The other thing I want to mention, which might not be advice people give, but happens very frequently, is letting product teams take the lead on product launches without involving product marketing enough.

It's crucial to make sure product marketing has a say in decisions and influences the roadmap. This includes aspects like launch dates, determining the best time to launch, and even naming.

It can be challenging to insert yourself into these discussions, especially in product-led companies, but you have to if you want to drive value.

Key takeaways

Let’s wrap up with a few key lessons to remember:

💼 No day is typical for a product marketer! It's a dynamic and diverse role that keeps you on your toes.

💡 Over-communication is the name of the game. Keep everyone informed and build trust through open and frequent communication.

📅 Stay organized and embrace flexibility. Being adaptable is essential in the ever-changing world of product marketing.

🌟 Explore different types of product marketing to find your passion. Talk to other PMMs and learn from their experiences.

💡 Expand your knowledge beyond product marketing. Understand the broader marketing landscape to become a well-rounded leader.

📣 Be benefits-focused but strike a balance. Highlight the value your product brings without getting lost in fluffy jargon.
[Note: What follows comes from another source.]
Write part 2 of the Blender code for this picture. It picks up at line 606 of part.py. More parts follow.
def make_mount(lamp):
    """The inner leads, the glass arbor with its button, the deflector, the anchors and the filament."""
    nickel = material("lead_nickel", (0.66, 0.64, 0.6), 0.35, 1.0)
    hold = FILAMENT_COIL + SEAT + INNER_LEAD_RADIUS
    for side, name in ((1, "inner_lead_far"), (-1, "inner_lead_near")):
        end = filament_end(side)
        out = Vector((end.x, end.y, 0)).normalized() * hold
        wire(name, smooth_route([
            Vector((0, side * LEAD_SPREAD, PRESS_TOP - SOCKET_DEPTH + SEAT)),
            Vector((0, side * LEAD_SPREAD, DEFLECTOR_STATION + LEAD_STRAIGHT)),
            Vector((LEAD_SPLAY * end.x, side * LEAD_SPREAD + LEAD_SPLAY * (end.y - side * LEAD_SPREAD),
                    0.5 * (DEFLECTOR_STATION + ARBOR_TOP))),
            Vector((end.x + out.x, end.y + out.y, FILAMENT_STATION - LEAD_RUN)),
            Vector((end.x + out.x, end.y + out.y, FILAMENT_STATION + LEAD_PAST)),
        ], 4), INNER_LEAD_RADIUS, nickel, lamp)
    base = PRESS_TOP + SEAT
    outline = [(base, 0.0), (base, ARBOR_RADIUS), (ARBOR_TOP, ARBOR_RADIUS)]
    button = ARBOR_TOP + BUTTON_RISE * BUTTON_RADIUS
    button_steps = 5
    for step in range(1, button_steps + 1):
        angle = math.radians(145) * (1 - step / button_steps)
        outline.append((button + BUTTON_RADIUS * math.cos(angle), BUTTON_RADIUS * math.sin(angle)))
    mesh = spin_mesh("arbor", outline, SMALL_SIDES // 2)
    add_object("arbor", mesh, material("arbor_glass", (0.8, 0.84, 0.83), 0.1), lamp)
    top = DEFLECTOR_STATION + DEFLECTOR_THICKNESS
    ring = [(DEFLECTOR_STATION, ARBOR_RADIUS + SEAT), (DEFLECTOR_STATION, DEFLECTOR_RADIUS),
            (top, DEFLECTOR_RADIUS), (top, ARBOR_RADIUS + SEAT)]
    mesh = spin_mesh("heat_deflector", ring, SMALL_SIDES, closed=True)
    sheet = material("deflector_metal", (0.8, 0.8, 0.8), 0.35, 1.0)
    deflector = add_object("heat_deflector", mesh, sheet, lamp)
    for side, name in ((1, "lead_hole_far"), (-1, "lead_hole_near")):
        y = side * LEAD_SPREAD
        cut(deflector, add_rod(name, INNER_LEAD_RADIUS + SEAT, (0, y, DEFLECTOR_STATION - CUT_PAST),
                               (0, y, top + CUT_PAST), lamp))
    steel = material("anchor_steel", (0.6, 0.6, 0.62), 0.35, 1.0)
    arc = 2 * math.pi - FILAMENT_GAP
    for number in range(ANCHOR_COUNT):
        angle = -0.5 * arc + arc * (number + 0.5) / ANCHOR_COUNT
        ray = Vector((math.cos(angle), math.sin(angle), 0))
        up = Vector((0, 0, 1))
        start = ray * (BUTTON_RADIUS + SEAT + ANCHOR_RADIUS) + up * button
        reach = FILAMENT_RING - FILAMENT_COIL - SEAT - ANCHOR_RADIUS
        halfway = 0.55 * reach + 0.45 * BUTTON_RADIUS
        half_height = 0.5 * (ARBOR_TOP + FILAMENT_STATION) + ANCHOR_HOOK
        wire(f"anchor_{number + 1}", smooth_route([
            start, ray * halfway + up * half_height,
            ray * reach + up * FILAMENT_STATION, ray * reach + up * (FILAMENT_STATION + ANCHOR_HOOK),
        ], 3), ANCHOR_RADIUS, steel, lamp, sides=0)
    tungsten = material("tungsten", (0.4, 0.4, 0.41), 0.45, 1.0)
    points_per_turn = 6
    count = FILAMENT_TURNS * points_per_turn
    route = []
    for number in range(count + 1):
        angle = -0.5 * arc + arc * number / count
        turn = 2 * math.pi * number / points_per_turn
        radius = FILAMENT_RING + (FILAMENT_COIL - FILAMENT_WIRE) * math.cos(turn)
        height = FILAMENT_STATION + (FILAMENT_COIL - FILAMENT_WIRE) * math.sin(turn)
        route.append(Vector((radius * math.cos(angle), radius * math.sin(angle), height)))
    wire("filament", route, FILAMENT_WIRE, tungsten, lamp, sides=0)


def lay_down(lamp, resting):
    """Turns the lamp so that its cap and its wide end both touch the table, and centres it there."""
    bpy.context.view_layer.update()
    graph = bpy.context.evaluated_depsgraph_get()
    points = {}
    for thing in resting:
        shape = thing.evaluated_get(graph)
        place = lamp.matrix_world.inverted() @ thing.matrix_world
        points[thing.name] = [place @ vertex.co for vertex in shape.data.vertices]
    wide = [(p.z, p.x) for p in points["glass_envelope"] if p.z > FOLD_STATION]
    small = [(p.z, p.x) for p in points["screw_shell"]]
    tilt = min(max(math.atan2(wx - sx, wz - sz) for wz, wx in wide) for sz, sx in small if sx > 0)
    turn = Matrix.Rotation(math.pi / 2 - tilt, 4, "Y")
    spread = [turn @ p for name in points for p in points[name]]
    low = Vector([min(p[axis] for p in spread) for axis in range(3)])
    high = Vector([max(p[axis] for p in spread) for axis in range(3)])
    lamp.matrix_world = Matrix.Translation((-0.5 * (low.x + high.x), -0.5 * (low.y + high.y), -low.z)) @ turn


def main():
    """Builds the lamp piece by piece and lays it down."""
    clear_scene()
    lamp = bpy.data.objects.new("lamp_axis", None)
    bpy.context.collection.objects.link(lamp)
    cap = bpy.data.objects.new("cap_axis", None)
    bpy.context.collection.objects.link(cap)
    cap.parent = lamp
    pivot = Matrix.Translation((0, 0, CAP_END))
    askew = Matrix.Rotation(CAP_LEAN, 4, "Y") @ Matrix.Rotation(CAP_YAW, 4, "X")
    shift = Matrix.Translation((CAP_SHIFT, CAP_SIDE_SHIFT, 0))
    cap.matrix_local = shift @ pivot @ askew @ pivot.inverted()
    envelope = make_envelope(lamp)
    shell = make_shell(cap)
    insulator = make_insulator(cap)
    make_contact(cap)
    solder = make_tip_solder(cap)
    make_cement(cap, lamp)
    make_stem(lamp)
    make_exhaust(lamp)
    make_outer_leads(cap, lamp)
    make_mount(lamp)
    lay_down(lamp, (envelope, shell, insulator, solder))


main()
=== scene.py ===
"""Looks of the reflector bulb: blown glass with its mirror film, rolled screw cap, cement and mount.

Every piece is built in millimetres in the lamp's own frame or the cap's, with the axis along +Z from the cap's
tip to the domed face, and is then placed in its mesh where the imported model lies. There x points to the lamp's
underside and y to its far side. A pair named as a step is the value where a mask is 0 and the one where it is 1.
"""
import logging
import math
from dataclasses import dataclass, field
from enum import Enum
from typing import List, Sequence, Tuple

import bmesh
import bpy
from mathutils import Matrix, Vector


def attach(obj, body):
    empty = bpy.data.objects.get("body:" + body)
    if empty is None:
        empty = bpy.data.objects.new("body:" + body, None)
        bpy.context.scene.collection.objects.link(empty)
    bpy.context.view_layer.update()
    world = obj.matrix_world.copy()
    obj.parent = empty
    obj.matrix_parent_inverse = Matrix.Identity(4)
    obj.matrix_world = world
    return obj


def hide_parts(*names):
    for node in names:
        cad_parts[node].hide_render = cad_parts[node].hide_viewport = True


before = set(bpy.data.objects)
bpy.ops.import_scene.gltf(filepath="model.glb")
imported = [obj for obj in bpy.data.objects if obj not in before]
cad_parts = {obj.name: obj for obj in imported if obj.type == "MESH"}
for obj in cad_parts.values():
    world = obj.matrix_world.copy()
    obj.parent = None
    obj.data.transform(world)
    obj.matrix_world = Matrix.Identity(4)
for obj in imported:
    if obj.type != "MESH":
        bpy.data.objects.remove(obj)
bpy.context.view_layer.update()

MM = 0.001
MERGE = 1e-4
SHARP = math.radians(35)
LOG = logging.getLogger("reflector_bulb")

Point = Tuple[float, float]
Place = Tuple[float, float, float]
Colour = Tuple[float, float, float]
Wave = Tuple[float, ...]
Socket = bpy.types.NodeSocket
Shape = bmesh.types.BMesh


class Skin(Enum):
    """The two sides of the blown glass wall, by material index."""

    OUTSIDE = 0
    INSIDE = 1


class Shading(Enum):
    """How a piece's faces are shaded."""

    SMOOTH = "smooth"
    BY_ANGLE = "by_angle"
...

🚀 Make sure product marketing has a seat at the table. Be involved in launches and strategic decisions to drive success.

🌱 Keep learning and embrace the exciting evolution of product marketing.

Now, here's a challenge for you: Take a moment to reflect on your own journey and consider how you can apply these insights.

How will you incorporate over-communication, organization, and flexibility into your daily activities? How will you explore different aspects of product marketing and expand your knowledge?

It’s time to embrace the challenge and embark on a path of growth and impact. Let's go!